External validity. The results exhibited in this paper are not guaranteed to be reproduced if the same methodology is adopted by a real food retailer. We seek to mitigate threats to external validity by leveraging data sources based on average statistics to try and create an “average” food retail store.
7. Conclusion
This paper presents a novel food retail simulation framework designed for developing and testing RL solutions for reducing food waste and improving business profitability. As relying on historical data alone is usually insufficient for training such solutions, this work provides a simulation training and test bed, where RL algorithms can be exposed to many food retail scenarios. The DES environment is highly customizable with definable wholesalers, stores, and customers which interact on a daily basis. Any entity can be independently controlled via RL agents or other control algorithms. Logs and statistics of purchases, deliveries, and food waste are all recorded to enable data analysis. We provide a simulation + RL demonstrative case consisting of strawberries, potatoes, and carrots derived from yearly and monthly statistics via a method combining interpolation and optimization. Results for PPO, SAC, and DQN demonstrate that RL methods can significantly improve on a baseline strategy which mimics industry typical 40% food waste. These algorithms reduced food waste by 78%–92% on average with 50%–340% increases in profit. Best algorithms likewise improved on profits from a second well-known baseline from literature by 11.1% on average. Such optimizations would provide true environmental and business impact.
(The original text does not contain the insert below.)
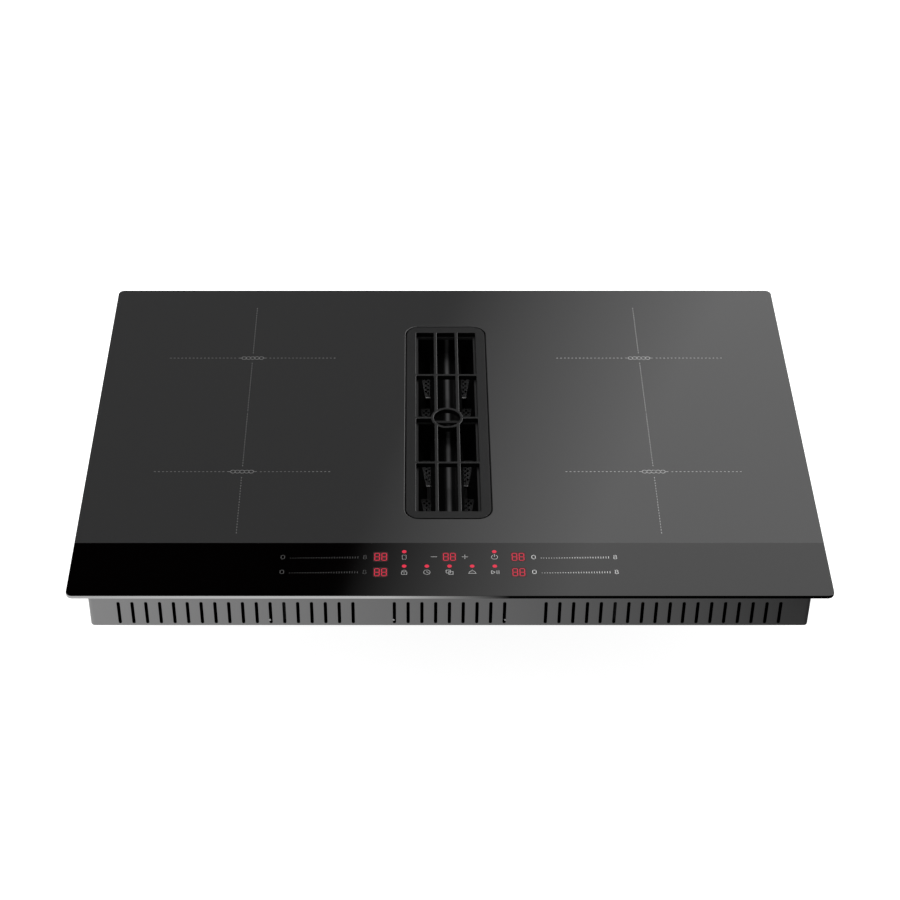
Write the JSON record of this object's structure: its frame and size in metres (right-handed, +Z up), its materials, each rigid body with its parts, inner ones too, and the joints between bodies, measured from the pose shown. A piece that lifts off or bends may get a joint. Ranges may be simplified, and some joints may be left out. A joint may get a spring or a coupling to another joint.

In future work, we will extend our simulation to follow a DEVS framework to improve operations realism and prepare it for working with real food retailers. Furthermore, we will conduct a rigorous investigation across a larger number of algorithms, problem formulations, and algorithms (including multi-armed bandits with delay 54 ) to control pricing and order quantities. The goal is to evaluate the ability of such technology to be fully applied in practice and its ability to scale to thousands of retail items.
Footnotes
Funding
This research was partially supported by the Natural Sciences and Engineering Research Council of Canada Idea-to-Innovation (grant no. NSERC I2IPJ 576543-22), a TechAccelR (grant no. #243794) grant and the Invention To Impact (I-to-I) program of McGill Engine. The third author was also supported by the Wallenberg AI, Autonomous Systems and Software Program (WASP) funded by the Knut and Alice Wallenberg Foundation.